>> BEGIN Dataset content

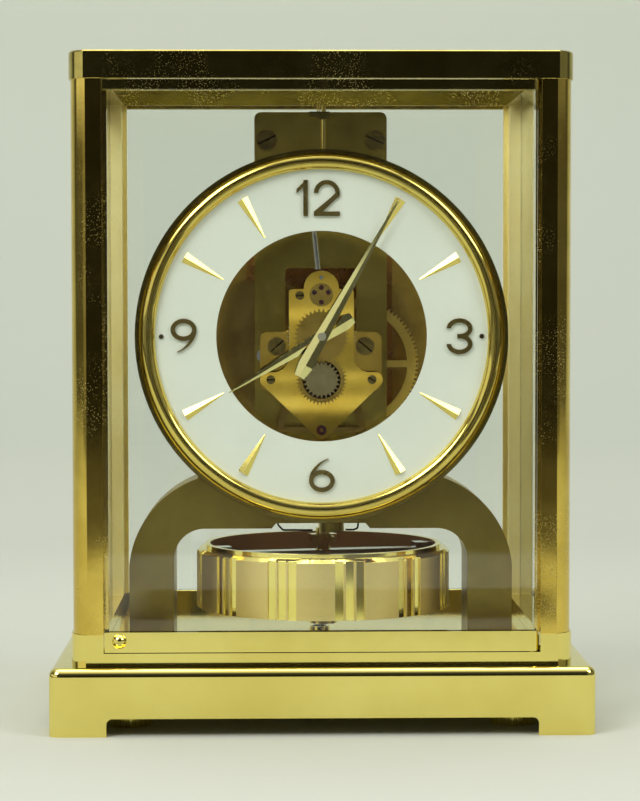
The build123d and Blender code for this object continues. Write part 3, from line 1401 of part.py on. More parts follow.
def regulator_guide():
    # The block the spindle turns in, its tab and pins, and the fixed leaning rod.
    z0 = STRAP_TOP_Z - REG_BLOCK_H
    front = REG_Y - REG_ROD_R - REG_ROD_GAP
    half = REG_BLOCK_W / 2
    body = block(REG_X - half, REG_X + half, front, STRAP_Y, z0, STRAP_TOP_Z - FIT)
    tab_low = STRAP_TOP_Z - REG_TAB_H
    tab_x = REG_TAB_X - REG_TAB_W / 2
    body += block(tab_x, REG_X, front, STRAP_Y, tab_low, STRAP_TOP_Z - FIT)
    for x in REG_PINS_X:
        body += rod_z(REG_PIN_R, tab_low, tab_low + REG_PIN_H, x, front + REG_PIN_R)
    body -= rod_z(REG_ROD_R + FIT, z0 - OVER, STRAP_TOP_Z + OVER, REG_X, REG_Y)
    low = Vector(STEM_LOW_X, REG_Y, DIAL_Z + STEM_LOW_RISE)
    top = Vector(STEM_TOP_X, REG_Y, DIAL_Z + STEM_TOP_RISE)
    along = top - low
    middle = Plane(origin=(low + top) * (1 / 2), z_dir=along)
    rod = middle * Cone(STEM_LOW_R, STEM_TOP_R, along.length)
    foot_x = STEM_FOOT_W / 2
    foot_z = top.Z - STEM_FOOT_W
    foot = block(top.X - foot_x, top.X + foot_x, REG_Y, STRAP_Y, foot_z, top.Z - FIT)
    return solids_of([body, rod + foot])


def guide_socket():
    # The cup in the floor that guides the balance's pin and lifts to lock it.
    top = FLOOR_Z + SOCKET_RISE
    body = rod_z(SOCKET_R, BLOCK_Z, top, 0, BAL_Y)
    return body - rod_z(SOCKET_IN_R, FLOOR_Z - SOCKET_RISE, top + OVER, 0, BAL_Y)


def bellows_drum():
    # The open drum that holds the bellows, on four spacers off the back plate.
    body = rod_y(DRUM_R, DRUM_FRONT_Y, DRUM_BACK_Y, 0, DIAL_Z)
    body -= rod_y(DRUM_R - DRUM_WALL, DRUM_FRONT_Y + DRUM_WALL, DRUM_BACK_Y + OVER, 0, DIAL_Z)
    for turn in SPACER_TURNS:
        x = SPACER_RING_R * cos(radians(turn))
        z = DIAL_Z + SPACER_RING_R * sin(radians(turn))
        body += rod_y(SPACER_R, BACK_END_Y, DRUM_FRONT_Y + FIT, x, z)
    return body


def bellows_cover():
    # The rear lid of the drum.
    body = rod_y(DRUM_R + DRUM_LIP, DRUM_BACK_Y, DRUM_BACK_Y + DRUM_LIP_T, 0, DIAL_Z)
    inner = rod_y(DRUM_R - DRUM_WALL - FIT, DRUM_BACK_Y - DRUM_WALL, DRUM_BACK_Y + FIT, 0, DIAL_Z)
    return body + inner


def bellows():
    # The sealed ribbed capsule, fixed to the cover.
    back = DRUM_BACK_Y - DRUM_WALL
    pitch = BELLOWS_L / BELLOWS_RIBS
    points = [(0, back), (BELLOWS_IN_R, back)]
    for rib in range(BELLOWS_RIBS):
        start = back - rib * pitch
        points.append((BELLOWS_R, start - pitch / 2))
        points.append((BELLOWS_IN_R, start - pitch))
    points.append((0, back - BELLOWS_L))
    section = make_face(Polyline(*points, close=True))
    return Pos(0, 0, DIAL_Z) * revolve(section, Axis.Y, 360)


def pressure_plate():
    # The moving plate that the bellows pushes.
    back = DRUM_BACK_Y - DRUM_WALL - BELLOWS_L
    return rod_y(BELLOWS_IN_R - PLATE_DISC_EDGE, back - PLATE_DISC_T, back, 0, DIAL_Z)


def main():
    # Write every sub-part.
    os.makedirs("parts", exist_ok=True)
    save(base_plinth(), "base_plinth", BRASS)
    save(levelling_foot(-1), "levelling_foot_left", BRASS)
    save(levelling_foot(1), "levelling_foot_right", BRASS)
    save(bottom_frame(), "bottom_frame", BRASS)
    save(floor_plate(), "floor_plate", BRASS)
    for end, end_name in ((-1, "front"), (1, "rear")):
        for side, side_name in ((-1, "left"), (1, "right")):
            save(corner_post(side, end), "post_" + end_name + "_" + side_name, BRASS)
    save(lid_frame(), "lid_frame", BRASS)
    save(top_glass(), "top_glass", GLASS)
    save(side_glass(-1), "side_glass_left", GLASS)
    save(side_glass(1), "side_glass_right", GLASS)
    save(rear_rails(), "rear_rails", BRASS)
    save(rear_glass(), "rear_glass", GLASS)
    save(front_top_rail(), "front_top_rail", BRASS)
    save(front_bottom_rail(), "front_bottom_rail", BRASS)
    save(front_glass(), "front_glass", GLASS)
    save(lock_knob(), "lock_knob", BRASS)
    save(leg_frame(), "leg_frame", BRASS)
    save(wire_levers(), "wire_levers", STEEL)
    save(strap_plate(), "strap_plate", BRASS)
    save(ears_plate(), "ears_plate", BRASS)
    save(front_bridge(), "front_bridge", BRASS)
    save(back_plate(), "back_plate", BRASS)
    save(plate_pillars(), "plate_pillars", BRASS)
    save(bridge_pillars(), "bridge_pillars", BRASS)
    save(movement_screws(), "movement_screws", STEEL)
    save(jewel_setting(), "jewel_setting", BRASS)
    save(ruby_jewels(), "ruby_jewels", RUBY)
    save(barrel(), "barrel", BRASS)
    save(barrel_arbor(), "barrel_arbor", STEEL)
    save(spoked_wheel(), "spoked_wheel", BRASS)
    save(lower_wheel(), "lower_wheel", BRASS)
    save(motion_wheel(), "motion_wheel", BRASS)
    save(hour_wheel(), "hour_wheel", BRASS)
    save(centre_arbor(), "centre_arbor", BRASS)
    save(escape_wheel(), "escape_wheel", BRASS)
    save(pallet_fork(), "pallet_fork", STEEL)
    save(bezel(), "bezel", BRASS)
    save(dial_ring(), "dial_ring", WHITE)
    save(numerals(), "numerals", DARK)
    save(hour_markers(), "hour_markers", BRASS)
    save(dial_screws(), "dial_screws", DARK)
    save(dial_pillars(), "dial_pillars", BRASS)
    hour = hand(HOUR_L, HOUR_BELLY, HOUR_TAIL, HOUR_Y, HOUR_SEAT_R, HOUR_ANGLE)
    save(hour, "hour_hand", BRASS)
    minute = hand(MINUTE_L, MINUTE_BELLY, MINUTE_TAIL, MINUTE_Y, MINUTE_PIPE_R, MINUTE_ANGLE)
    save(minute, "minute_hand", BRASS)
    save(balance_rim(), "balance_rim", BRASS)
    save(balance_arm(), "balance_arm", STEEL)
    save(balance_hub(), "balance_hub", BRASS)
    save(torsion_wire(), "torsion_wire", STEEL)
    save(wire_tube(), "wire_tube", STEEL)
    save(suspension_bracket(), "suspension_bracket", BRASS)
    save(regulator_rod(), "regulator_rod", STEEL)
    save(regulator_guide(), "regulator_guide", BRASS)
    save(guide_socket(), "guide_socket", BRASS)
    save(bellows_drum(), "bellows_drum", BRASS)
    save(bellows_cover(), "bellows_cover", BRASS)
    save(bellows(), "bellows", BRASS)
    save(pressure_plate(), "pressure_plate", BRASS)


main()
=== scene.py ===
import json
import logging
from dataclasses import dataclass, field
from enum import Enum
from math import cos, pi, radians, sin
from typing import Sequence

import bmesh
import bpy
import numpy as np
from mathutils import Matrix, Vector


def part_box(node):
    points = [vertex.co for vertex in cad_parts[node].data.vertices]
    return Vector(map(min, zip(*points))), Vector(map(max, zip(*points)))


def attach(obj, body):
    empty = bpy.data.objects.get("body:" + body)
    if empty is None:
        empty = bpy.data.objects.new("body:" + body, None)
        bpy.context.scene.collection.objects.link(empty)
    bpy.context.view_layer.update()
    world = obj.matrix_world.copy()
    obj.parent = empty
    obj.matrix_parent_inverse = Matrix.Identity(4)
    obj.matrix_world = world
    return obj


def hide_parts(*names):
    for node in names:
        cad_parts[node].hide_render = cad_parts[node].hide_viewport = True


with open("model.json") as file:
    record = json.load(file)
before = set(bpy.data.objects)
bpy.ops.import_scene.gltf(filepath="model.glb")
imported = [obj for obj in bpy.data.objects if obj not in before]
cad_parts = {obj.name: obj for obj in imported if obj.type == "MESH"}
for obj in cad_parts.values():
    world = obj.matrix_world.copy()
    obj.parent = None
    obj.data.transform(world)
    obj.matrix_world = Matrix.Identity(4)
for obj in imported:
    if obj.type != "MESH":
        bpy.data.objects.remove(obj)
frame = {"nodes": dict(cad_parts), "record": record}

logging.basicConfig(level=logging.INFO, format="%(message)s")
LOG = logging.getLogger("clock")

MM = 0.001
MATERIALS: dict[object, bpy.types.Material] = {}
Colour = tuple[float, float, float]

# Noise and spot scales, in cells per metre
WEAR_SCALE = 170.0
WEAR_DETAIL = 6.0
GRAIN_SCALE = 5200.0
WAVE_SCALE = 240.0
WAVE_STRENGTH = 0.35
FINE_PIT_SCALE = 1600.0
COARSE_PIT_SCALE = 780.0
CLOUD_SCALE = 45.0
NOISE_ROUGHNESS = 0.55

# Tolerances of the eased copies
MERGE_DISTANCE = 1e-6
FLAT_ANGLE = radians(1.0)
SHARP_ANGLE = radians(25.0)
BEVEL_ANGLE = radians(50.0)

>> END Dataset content

▸ **Goal**: Emit, unaltered, the lines from the top of the listing down through the line that holds "return solids_of([body, rod + foot])"; emit nothing else.

▸ **Full answer**:
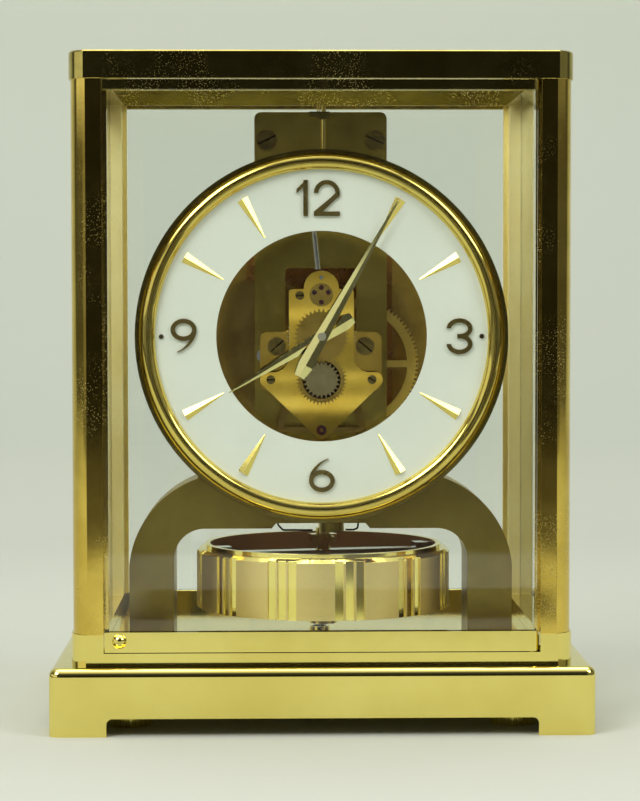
The build123d and Blender code for this object continues. Write part 3, from line 1401 of part.py on. More parts follow.
def regulator_guide():
    # The block the spindle turns in, its tab and pins, and the fixed leaning rod.
    z0 = STRAP_TOP_Z - REG_BLOCK_H
    front = REG_Y - REG_ROD_R - REG_ROD_GAP
    half = REG_BLOCK_W / 2
    body = block(REG_X - half, REG_X + half, front, STRAP_Y, z0, STRAP_TOP_Z - FIT)
    tab_low = STRAP_TOP_Z - REG_TAB_H
    tab_x = REG_TAB_X - REG_TAB_W / 2
    body += block(tab_x, REG_X, front, STRAP_Y, tab_low, STRAP_TOP_Z - FIT)
    for x in REG_PINS_X:
        body += rod_z(REG_PIN_R, tab_low, tab_low + REG_PIN_H, x, front + REG_PIN_R)
    body -= rod_z(REG_ROD_R + FIT, z0 - OVER, STRAP_TOP_Z + OVER, REG_X, REG_Y)
    low = Vector(STEM_LOW_X, REG_Y, DIAL_Z + STEM_LOW_RISE)
    top = Vector(STEM_TOP_X, REG_Y, DIAL_Z + STEM_TOP_RISE)
    along = top - low
    middle = Plane(origin=(low + top) * (1 / 2), z_dir=along)
    rod = middle * Cone(STEM_LOW_R, STEM_TOP_R, along.length)
    foot_x = STEM_FOOT_W / 2
    foot_z = top.Z - STEM_FOOT_W
    foot = block(top.X - foot_x, top.X + foot_x, REG_Y, STRAP_Y, foot_z, top.Z - FIT)
    return solids_of([body, rod + foot])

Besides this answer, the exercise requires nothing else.